Le principal message asséné par le chef du Parti travailliste est que la plupart des Britanniques se portent moins bien qu'il y a cinq ans, pendant que les super-riches s'enrichissent.

Il promet de relever le taux d'imposition des hauts revenus et de supprimer les niches fiscales pour les riches, tout en plafonnant le prix des services collectifs ou des loyers immobiliers.

En décembre dernier, Tony Blair avait laissé entendre que Miliband réduisait ses chances de remporter les élections en tirant ainsi le Labour vers la gauche. Car l'affrontement droite-gauche traditionnel aboutirait toujours au "résultat traditionnel": la victoire des conservateurs. Mais l'ancien Premier ministre a déclaré par la suite que ses propos avaient été sortis de leur contexte.

Les conseillers de Miliband répondent que parler de duel entre gauche et droite n'est plus d'actualité, l'électorat ayant été transformé par la crise économique. Selon eux, beaucoup d'électeurs, quelles que soient leurs opinions sur d'autres questions, se plaignent de la stagnation des salaires, des inégalités et de l'évasion fiscale.

Pourtant, même si cette analyse est juste et même si "Ed le Rouge" parvient à modifier son image, le chef du Labour n'a toujours pas réussi à convaincre une majorité des électeurs de sa capacité à gérer les affaires économiques du pays.
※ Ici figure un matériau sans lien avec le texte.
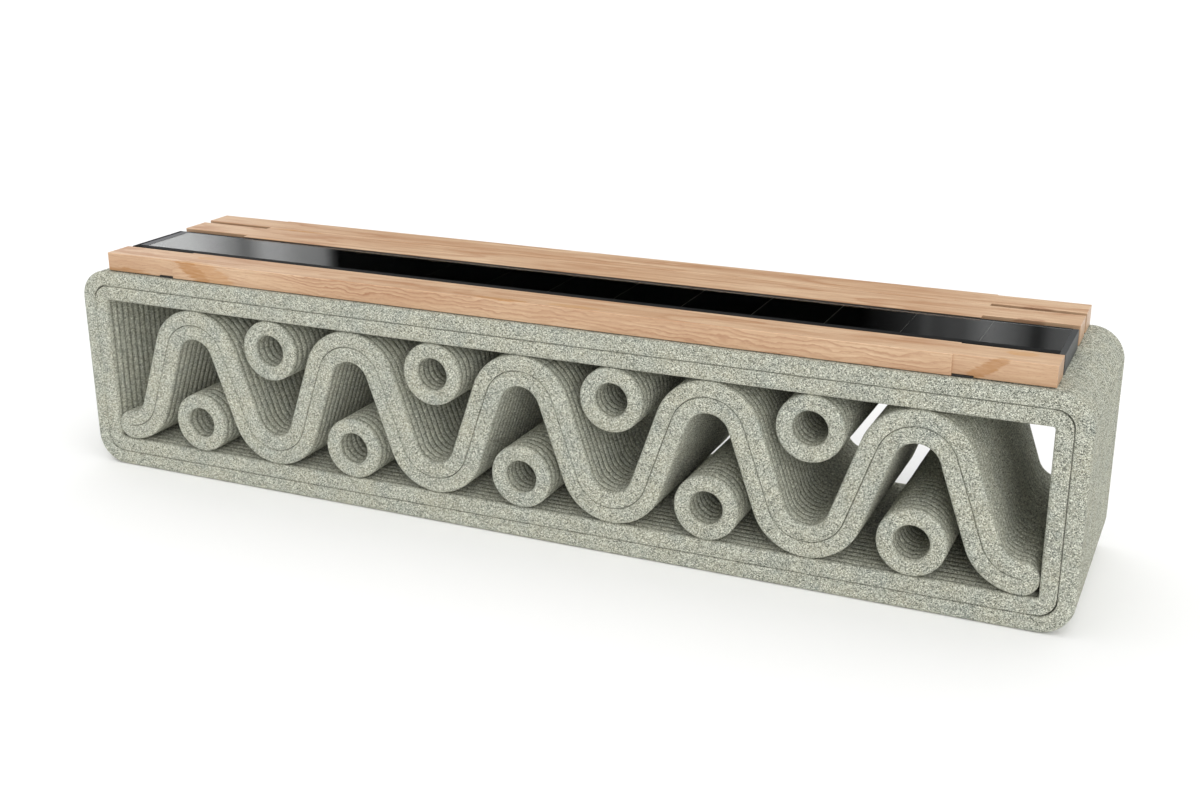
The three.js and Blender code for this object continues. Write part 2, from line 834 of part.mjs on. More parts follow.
socketPlaces.forEach((y, i) => {
  place(`charging_socket_${i + 1}`, chargingSocket(y), materials.zincSteel);
  place(`socket_cover_${i + 1}`, socketBlock(y, -deckEnd, -deckEnd + socketCoverDepth, 0), materials.rubber);
});
const boardLeft = socketEnd + clearance;
const boardRight = boardLeft + socketBoardLength;
place('socket_board', block(
  boardLeft,
  boardRight,
  housingMiddle - socketBoardWidth / 2,
  housingMiddle + socketBoardWidth / 2,
  socketMiddle - socketBoardThickness / 2,
  socketMiddle + socketBoardThickness / 2,
), materials.circuitBoard);
place('charge_controller', controllerGeometry(), materials.blackAluminium);
place('battery_pack_left', batteryPack(-batteryPlace), materials.batteryWrap);
place('battery_pack_right', batteryPack(batteryPlace), materials.batteryWrap);

place('junction_box', upright(new THREE.Shape(roundedOutline(
  junctionPlace - junctionLength / 2,
  junctionPlace + junctionLength / 2,
  housingMiddle - junctionWidth / 2,
  housingMiddle + junctionWidth / 2,
  junctionCorner,
  cornerSteps / 2,
)), junctionTop - junctionHeight, junctionTop), materials.blackPlastic);

const controllerLeft = controllerPlace - controllerLength / 2;
const controllerRight = controllerPlace + controllerLength / 2;
const controllerZ = floorSeat + (controllerHeight - finHeight) / 2;
const packReach = batteryCellDiameter * (batteryRow - 1) / 2 + batteryCellDiameter / 2 + wrapThickness;
const packZ = floorSeat + batteryCellDiameter / 2 + wrapThickness;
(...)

Le programme électoral du Labour a beau débuter solennellement par un "engagement de responsabilité budgétaire", Jamie Bowden, un ancien soldat qui a voté travailliste jusqu'à ce que la crise financière de 2008 lui coûte son emploi, n'est toujours pas convaincu: "Cette récession a été pour moi un gros coup dur. Pour cela, le Labour est trop irresponsable, c'est le problème avec lui. Que puis-je dire sans paraître condescendant ? Je ne pense pas que Miliband soit à la hauteur du boulot."